Mon Apr 07, 2014 at 00:00 PM CDT

Greg Abbott is feeling the heat for his association with Charles Murray, the controversial conservative who argues that women and minorities are inherently inferior to white males.

Abbott has come under scrutiny for citing Murray in his education plan while simultaneously coming out publicly against universal pre-K.

Abbott's association with Murray should alarm Texans who want a strong public school system that educates all of our youth -- especially low-income and minority youth.

News outlets across Texas were unstinting in their criticism of Abbott's willing association with Murray. The Wendy Davis campaign has put together a video of the greatest hits.

Watch the video below the jump.

Here's the video recap of another bad news week for Greg Abbott:

In case you're not familiar with Charles Murray, here are five things Murray has said about women, all of which can be found in one op-ed he wrote, entitled "Where are the Female Einsteins?"

1.     "Why not instead attribute the results of these tests to socialization? Enter the neuroscientists. It has been known for years that even after adjusting for body size, men have larger brains than women."

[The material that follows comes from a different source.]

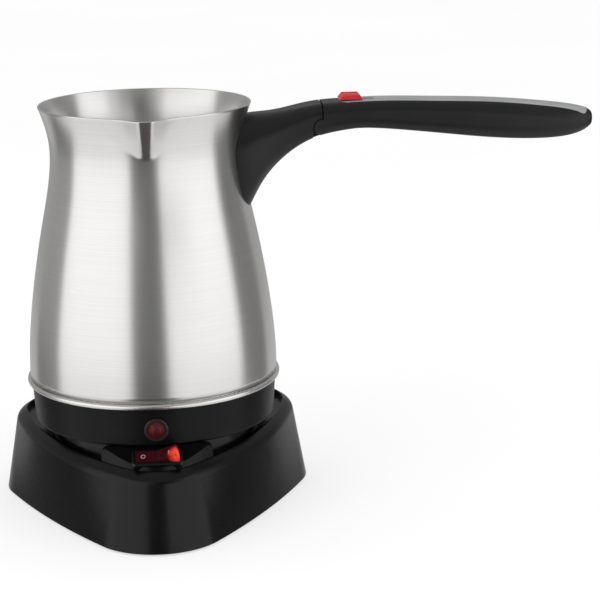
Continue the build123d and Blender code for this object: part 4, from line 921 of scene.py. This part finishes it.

2.     "In the humanities, the most abstract field is philosophy -- and no woman has been a significant original thinker in any of the world's great philosophical traditions."

3.     "To put it in a way that most readers with children will recognize, a father can go to work and forget about his children for the whole day. Hardly any mother can do this, no matter how good her day-care arrangement or full-time nanny may be."

4.     "I have omitted perhaps the most obvious reason why men and women differ at the highest levels of accomplishment: Men take more risks, are more competitive and are more aggressive than women."

5.     "Women have played a proportionally tiny part in the history of the arts and sciences. Others have found similar proportions. Even in the 20th century, women got only 2% of the Nobel Prizes in the sciences -- a proportion constant for both halves of the century -- and 10% of the prizes in literature. The Fields Medal, the most prestigious award in mathematics, has been given to 44 people since it originated in 1936. All have been men."

This is the "thinker" that Greg Abbott cites prominently at the beginning of his education plan. That should raise eyebrows of parents across Texas -- is this really the kind of "expert" we want shaping our kids' futures?